I missionari a tempo pieno sono una grande risorsa per i rioni in questa opera di soccorso. Sono giovani e pieni di energia. Amano avere un elenco di nomi specifici di persone con cui lavorare. Amano lavorare insieme ai membri del rione. Sanno che sono grandi opportunità per trovare persone a cui insegnare. Sono impegnati nello stabilire il regno del Signore. Hanno una forte testimonianza del fatto che diventeranno più simili a Cristo se parteciperanno a questa opera di soccorso.

In conclusione, vorrei parlarvi di un altro tesoro nascosto che si trova in questo racconto scritturale. Si trova nel versetto 5: “E Gesù, veduta la loro fede” (corsivo dell’autore). Non l’avevo notato in passato: la loro fede. La nostra fede congiunta avrà effetto anche sul benessere degli altri.

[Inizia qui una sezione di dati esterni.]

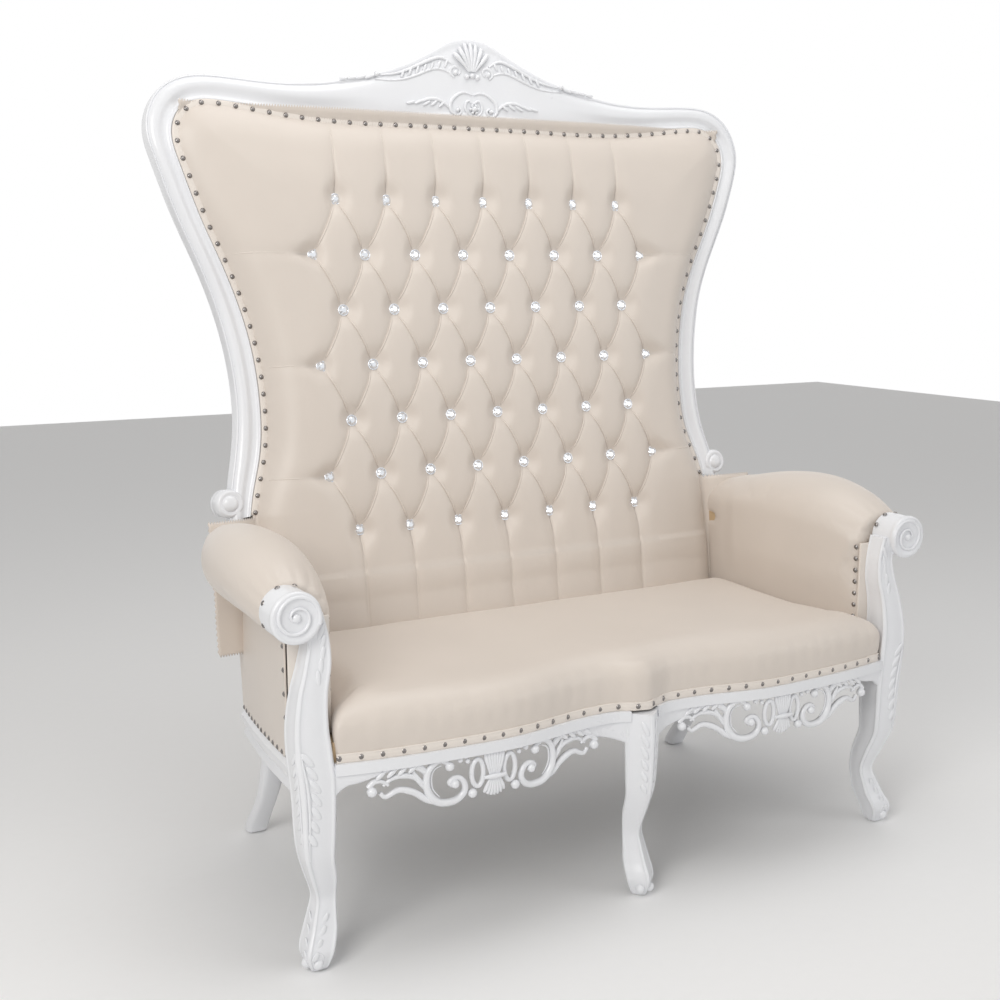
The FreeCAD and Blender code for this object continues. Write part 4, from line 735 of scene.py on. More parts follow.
def pad_deep(x, up):
    gap = max(0.0, roll_in(x, up) - 0.004)
    turn = min(1.0, gap / 0.075)
    roll = (1 - (1 - turn) ** 2.4) ** 0.8
    at_frame = bow(up) + FRAME_SET - 0.0005
    full = -PLUMP * (0.55 + 0.45 * ease(0.0, 0.16, gap))
    height = plumpness(x, up)
    surface = full * height
    if up < 0.12:
        surface = min(surface, surface * ease(-0.05, 0.10, up) - 0.004)
    return at_frame * (1 - roll) + surface * roll


print(len(button_spots), "buttons,", len(folds), "folds")

# %% The pad's leather
CUTS = 20
reach_across = 18
pad_shape = bmesh.new()
bmesh.ops.create_grid(pad_shape, x_segments=reach_across * CUTS, y_segments=reach_across * CUTS,
                      size=reach_across / 2)
lattice = Matrix((
    (PITCH / 2, -PITCH / 2, 0, 0), (ROW, ROW, 0, LAST_ROW + 2 * ROW), (0, 0, 1, 0), (0, 0, 0, 1)
))
bmesh.ops.transform(pad_shape, matrix=lattice, verts=pad_shape.verts)
gone = [v for v in pad_shape.verts
        if v.co.y < -0.024 or v.co.y > PAD_TOP + 0.03 or abs(v.co.x) > 0.73]
bmesh.ops.delete(pad_shape, geom=gone, context="VERTS")
gone = [v for v in pad_shape.verts if roll_in(v.co.x, v.co.y) < -0.004]
bmesh.ops.delete(pad_shape, geom=gone, context="VERTS")
loose = [v for v in pad_shape.verts if not v.link_faces]
bmesh.ops.delete(pad_shape, geom=loose, context="VERTS")
for face in list(pad_shape.faces):
    corners = sorted(face.verts, key=lambda v: v.co.x)
    upright = sorted(face.verts, key=lambda v: v.co.y)
    middle = face.calc_center_median()
    sideways = abs(middle.x) > row_places(1)[-1] - 0.01
    ends = (corners[0], corners[-1]) if sideways else (upright[0], upright[-1])
    if len(face.verts) == 4:
        bmesh.utils.face_split(face, ends[0], ends[1])
for vert in pad_shape.verts:
    x, up = vert.co.x, vert.co.y
    vert.co = on_back(x, up, pad_deep(x, up))
border = [edge for edge in pad_shape.edges if edge.is_boundary]
rim = bmesh.ops.extrude_edge_only(pad_shape, edges=border)["geom"]
for item in rim:
    if isinstance(item, bmesh.types.BMVert):
        item.co += Vector((0, 0.0035, 0))
bmesh.ops.recalc_face_normals(pad_shape, faces=pad_shape.faces)
outward = sum((face.normal.y for face in pad_shape.faces), 0.0)
if outward > 0:
    bmesh.ops.reverse_faces(pad_shape, faces=pad_shape.faces)
back_pad = add_piece("tufted_back_pad", pad_shape, leather,
                     stands_for=["back_pad"])

# %% [markdown]
# Seen close, every fold shows the turned edge of the leather: a thin raised line with a
# dark side. A slim tapering tube laid in each fold gives that line its own highlight.

# %% Turned edges of the folds
lips = []
for kind, start, end in folds:
    length = (end - start).length
    trim = 0.017 / length
    stations = 14 if kind == "diamond" else 12
    path = []
    for step in range(stations + 1):
        share = trim + (1 - trim * (2 if kind == "diamond" else 1)) * step / stations
        spot = start.lerp(end, share)
        slip = 0.0022 * math.sin(math.pi * share) if kind == "diamond" else 0.0
        path.append((spot.x + slip, spot.y, share))
    rings = []
    for step, (x, up, share) in enumerate(path):
        centre = on_back(x, up, pad_deep(x, up) + 0.0006)
        before = path[max(0, step - 1)]
        after = path[min(stations, step + 1)]
        way = Vector((after[0] - before[0], 0, after[1] - before[1])).normalized()
        across = way.cross(Vector((0, 1, 0))).normalized()
        thick = 0.0021 * (0.35 + 0.65 * min(1.0, 4 * (1 - abs(2 * step / stations - 1))))
        rings.append([
            centre + across * (math.cos(a) * thick * 1.25) + Vector((0, math.sin(a) * thick, 0))
            for a in (math.tau * turn / 8 for turn in range(8))
        ])
    lips.append(grow_skin(rings))
add_piece("turned_fold_edges", joined(lips), leather)

# %% [markdown]
# Crystal buttons: a plated cup, and a stone with a flat table, a ring of star facets and
# a ring of kites down to its edge. The stone is a few spun points with flat shading, so
# each facet catches the lamps on its own.

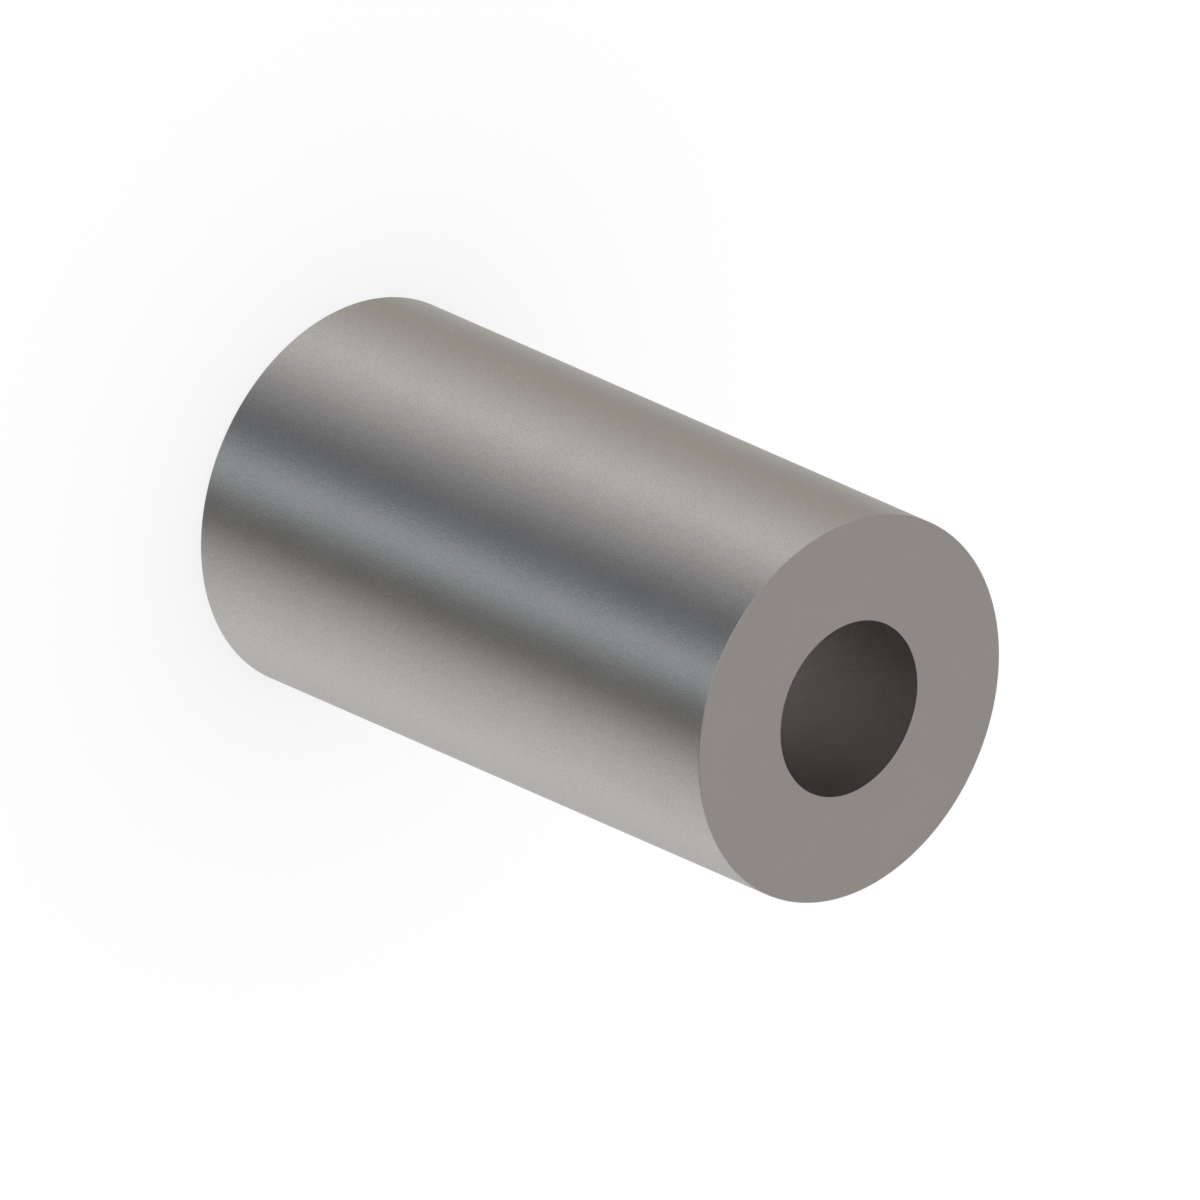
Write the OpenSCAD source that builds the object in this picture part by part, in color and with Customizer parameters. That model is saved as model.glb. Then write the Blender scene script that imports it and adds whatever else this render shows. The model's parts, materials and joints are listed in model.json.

Chi erano queste persone menzionate da Gesù? Potrebbero benissimo includere i quattro che portavano l’uomo paralitico, l’uomo stesso, le persone che pregavano per lui e tutti quelli che ascoltavano Gesù che predicava ed esultavano silenziosamente in cuor loro per il miracolo che stava per accadere. Potrebbero includere anche il coniuge, un genitore, un figlio o una figlia, un missionario, un presidente di quorum, una presidentessa della Società di Soccorso, un vescovo e un amico lontano. Tutti possiamo aiutarci a vicenda. Dobbiamo essere sempre ansiosamente impegnati nel cercare di soccorrere chi è nel bisogno.

Attesto che Gesù Cristo è un Dio di miracoli. Gesù Cristo ci ama tutti e ha il potere di salvare e di guarire — sia fisicamente che spiritualmente. Quando Lo aiutiamo nella Sua missione di salvare anime, veniamo soccorsi anche noi. Di questo rendo testimonianza nel Suo santo nome, il nome di Gesù Cristo. Amen.

Nota

  1. Vedere, per esempio, Thomas S. Monson, “La nostra responsabilità di soccorrere”, Liahona, ottobre 2013, 5.